*The request*. Please repeat the records exactly from their first line, finishing at the line containing "from FreeCAD import Vector as V" and including it.
##### Given records #####
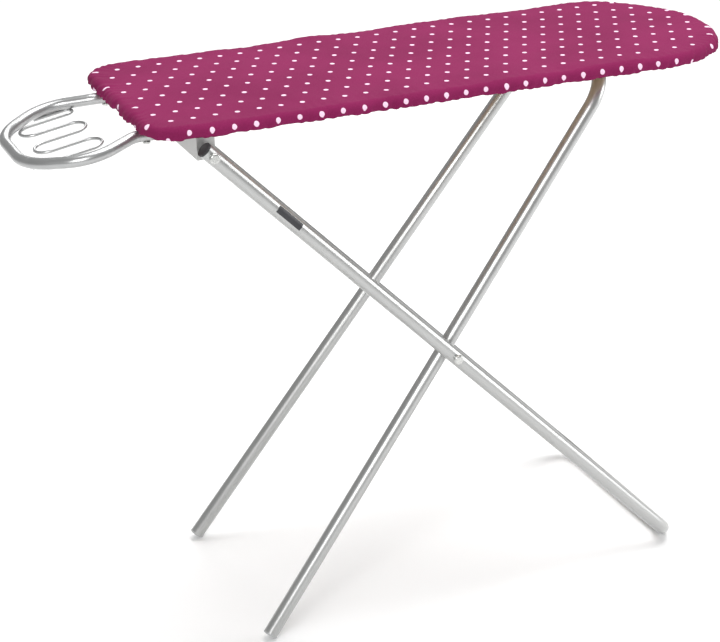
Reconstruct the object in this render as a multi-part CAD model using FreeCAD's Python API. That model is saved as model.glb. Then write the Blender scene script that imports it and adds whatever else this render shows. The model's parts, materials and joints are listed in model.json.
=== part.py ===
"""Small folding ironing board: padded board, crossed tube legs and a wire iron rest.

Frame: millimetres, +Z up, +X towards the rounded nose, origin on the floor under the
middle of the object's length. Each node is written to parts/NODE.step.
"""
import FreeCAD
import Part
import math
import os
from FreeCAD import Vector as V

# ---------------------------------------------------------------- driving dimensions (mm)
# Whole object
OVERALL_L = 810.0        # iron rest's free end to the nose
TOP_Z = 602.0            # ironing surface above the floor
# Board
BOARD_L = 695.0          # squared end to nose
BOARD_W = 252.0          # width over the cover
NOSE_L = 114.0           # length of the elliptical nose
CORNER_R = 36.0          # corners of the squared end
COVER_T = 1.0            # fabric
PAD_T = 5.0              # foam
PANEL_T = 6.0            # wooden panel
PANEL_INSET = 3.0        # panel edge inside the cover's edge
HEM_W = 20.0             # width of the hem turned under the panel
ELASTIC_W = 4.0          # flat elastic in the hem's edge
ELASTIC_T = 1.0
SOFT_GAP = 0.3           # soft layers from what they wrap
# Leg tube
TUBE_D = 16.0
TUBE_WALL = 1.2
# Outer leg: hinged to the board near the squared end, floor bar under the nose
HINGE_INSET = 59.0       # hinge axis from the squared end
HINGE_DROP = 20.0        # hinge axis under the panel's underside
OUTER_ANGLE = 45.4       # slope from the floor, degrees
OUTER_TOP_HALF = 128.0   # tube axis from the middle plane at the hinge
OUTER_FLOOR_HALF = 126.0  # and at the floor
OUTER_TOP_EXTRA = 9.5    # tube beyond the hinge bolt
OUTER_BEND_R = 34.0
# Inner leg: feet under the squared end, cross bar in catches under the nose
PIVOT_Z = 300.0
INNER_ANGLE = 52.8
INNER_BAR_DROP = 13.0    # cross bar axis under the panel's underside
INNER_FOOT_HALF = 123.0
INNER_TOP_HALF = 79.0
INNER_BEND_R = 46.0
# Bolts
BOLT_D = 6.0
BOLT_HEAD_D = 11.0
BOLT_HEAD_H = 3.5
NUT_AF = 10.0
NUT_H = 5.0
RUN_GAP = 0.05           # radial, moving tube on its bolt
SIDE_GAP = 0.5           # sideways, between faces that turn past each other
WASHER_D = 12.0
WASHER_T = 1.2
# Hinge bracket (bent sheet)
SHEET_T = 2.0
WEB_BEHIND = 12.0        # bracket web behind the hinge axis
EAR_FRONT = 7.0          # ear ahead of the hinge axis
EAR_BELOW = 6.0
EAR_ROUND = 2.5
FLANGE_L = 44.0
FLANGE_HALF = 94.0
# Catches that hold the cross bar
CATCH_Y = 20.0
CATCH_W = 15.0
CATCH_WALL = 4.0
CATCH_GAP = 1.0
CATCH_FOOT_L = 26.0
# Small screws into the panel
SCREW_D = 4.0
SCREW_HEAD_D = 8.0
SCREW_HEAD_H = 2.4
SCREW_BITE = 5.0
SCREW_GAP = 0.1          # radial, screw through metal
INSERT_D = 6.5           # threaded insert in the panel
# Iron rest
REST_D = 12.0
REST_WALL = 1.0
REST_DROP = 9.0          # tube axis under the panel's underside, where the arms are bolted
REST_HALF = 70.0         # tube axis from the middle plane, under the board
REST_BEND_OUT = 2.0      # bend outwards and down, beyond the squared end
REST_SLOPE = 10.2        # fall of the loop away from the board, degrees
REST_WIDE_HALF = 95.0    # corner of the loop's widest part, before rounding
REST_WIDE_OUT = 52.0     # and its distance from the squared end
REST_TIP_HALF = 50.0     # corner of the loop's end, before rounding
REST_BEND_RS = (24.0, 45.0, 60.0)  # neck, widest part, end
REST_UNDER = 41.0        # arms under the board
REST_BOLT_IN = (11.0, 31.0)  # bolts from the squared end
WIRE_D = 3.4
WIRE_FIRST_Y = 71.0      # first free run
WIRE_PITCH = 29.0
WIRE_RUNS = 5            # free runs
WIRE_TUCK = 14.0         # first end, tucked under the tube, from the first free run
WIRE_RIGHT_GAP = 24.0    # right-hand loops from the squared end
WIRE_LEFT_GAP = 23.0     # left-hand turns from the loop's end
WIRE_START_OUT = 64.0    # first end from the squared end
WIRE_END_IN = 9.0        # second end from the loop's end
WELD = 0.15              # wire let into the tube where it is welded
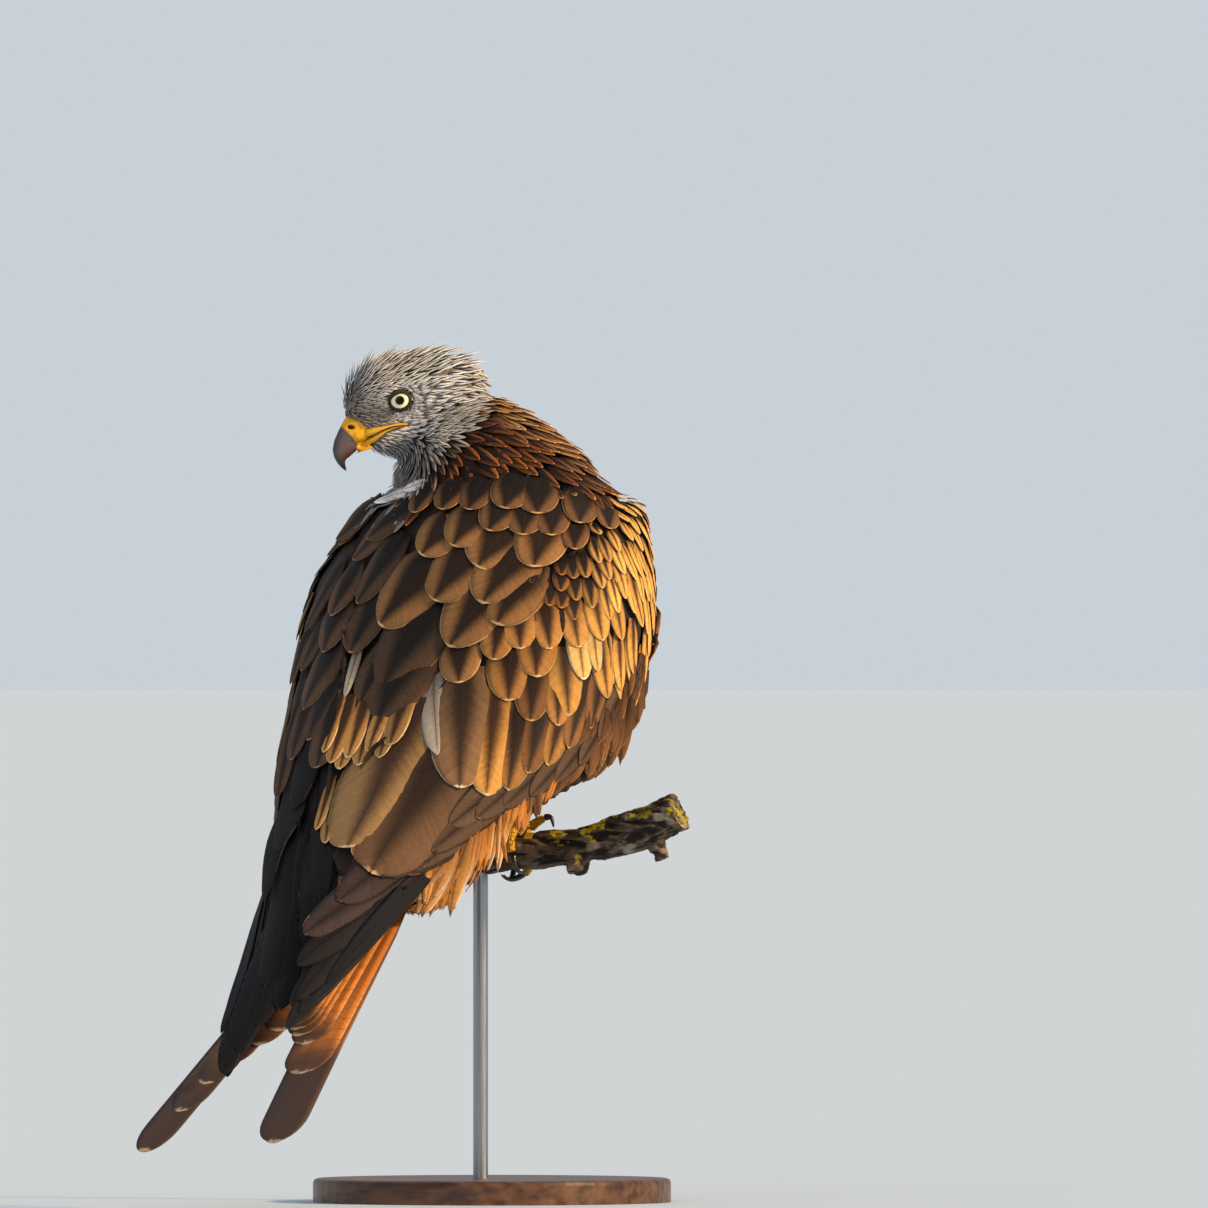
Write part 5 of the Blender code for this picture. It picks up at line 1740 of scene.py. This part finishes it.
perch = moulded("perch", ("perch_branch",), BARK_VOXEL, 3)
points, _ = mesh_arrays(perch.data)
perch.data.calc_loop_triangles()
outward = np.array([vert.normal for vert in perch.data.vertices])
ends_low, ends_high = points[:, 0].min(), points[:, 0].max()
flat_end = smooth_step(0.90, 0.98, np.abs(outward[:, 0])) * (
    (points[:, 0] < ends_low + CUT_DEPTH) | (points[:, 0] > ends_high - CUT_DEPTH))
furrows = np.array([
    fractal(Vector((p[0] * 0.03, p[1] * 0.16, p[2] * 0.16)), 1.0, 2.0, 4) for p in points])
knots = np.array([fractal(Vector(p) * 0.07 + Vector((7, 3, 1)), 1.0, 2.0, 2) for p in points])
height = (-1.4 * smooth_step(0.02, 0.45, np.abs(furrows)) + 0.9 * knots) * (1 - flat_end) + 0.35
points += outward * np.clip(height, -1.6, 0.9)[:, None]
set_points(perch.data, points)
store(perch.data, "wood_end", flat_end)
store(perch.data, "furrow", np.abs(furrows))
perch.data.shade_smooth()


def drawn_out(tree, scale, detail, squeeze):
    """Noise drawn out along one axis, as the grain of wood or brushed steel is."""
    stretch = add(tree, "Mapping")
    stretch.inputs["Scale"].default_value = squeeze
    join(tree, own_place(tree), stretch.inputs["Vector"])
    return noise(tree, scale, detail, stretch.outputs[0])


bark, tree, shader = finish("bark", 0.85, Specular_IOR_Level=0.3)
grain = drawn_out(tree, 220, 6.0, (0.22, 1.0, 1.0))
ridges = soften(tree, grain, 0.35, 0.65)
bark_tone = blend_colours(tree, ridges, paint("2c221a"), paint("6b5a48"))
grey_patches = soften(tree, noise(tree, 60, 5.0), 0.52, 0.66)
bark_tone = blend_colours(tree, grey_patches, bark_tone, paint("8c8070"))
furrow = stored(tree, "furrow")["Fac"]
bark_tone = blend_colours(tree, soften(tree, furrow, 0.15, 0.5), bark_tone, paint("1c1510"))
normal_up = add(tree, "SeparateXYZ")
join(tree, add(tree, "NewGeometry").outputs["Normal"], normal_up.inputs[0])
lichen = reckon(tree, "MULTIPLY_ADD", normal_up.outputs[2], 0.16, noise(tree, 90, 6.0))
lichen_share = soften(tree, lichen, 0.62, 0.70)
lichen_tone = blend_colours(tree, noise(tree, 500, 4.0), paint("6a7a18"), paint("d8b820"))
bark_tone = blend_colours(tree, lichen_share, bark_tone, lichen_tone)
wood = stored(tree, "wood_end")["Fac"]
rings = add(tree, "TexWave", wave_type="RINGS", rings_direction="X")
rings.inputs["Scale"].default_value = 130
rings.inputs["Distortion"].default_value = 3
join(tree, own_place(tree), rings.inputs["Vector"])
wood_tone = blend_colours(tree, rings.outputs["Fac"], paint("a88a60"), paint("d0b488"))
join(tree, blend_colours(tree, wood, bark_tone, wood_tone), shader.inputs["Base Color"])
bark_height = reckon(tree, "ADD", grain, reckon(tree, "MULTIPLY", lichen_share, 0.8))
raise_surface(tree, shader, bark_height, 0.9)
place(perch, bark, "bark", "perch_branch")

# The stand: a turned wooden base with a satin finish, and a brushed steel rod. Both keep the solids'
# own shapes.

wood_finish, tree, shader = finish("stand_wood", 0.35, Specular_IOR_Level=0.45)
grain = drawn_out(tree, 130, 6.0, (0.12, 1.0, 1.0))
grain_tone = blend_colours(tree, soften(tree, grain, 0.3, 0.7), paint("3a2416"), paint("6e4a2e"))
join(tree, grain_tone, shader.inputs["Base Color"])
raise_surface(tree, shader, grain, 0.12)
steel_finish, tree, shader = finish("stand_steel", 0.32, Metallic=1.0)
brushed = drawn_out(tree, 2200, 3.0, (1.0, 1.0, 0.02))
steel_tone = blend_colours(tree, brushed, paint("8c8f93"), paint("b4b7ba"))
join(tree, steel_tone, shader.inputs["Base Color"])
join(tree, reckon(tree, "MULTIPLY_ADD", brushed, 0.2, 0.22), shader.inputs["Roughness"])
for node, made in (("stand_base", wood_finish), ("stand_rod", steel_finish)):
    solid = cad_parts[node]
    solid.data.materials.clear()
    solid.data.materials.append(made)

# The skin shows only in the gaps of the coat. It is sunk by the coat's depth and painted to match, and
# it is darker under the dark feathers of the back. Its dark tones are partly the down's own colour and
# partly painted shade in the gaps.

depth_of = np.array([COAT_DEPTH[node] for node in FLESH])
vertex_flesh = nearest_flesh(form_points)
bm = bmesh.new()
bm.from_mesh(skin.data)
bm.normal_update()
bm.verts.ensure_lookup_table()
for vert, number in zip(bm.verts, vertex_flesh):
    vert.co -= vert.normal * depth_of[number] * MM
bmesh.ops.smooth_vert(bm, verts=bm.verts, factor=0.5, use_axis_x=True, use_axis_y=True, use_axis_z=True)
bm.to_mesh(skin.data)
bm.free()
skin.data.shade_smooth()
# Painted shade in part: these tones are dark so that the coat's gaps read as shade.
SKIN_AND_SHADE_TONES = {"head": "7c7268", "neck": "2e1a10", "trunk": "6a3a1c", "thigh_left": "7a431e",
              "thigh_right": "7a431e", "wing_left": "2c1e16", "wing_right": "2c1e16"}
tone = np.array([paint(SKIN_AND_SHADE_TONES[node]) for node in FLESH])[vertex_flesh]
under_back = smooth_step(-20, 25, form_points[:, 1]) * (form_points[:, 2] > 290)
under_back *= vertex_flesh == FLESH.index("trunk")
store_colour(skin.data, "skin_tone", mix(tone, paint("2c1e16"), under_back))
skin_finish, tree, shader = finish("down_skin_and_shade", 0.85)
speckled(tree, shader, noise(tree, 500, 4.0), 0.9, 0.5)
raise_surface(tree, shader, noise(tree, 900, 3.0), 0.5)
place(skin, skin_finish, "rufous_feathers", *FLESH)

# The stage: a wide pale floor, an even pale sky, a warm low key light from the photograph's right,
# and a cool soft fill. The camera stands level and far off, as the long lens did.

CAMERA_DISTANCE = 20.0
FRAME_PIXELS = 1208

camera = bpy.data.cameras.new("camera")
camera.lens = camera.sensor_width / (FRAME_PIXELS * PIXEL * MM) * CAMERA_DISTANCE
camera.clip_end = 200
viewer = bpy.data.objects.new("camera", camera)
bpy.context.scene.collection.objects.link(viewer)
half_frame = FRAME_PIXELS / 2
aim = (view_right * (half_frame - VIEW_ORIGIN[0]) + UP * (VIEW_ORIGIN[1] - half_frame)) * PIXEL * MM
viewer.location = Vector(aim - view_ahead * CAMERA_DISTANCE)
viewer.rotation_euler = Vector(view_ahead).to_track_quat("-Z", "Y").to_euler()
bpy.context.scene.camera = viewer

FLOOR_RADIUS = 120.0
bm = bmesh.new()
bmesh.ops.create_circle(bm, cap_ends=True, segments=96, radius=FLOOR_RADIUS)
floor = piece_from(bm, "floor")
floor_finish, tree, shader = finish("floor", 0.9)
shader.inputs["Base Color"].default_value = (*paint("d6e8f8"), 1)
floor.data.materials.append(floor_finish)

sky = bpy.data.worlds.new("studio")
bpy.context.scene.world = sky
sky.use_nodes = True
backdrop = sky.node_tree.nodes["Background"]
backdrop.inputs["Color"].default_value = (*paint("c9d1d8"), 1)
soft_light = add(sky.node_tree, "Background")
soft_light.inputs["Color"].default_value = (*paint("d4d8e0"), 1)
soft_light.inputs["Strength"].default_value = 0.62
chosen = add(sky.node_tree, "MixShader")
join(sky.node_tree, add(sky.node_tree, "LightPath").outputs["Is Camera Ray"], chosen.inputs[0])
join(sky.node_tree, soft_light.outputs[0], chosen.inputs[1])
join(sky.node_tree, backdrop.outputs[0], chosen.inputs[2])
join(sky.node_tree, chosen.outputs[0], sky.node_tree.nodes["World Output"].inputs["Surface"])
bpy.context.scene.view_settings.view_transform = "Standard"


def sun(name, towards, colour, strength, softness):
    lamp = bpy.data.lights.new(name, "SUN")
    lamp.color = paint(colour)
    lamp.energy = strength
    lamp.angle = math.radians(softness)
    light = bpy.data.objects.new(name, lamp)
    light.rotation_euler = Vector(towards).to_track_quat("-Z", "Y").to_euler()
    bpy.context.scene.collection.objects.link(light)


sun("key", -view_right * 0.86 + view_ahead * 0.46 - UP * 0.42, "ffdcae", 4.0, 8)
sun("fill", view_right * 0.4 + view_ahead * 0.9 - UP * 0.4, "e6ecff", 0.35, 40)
#####
*Correct response*.
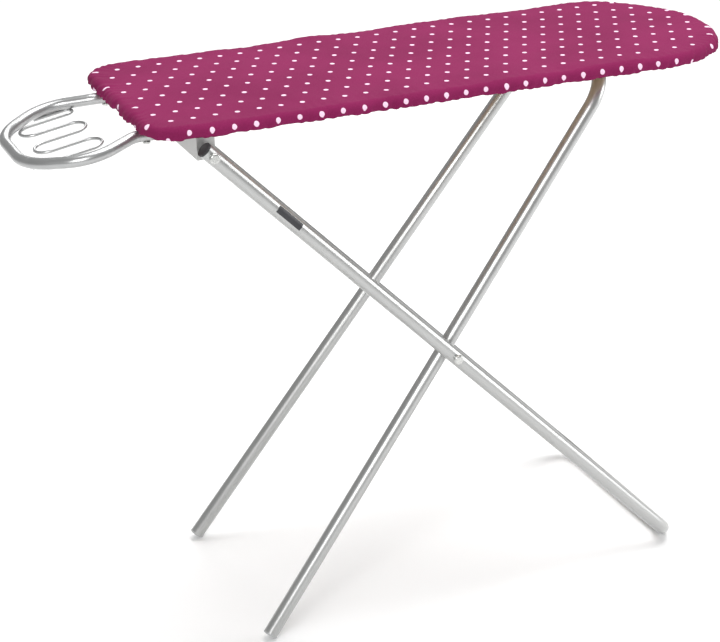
Reconstruct the object in this render as a multi-part CAD model using FreeCAD's Python API. That model is saved as model.glb. Then write the Blender scene script that imports it and adds whatever else this render shows. The model's parts, materials and joints are listed in model.json.
=== part.py ===
"""Small folding ironing board: padded board, crossed tube legs and a wire iron rest.

Frame: millimetres, +Z up, +X towards the rounded nose, origin on the floor under the
middle of the object's length. Each node is written to parts/NODE.step.
"""
import FreeCAD
import Part
import math
import os
from FreeCAD import Vector as V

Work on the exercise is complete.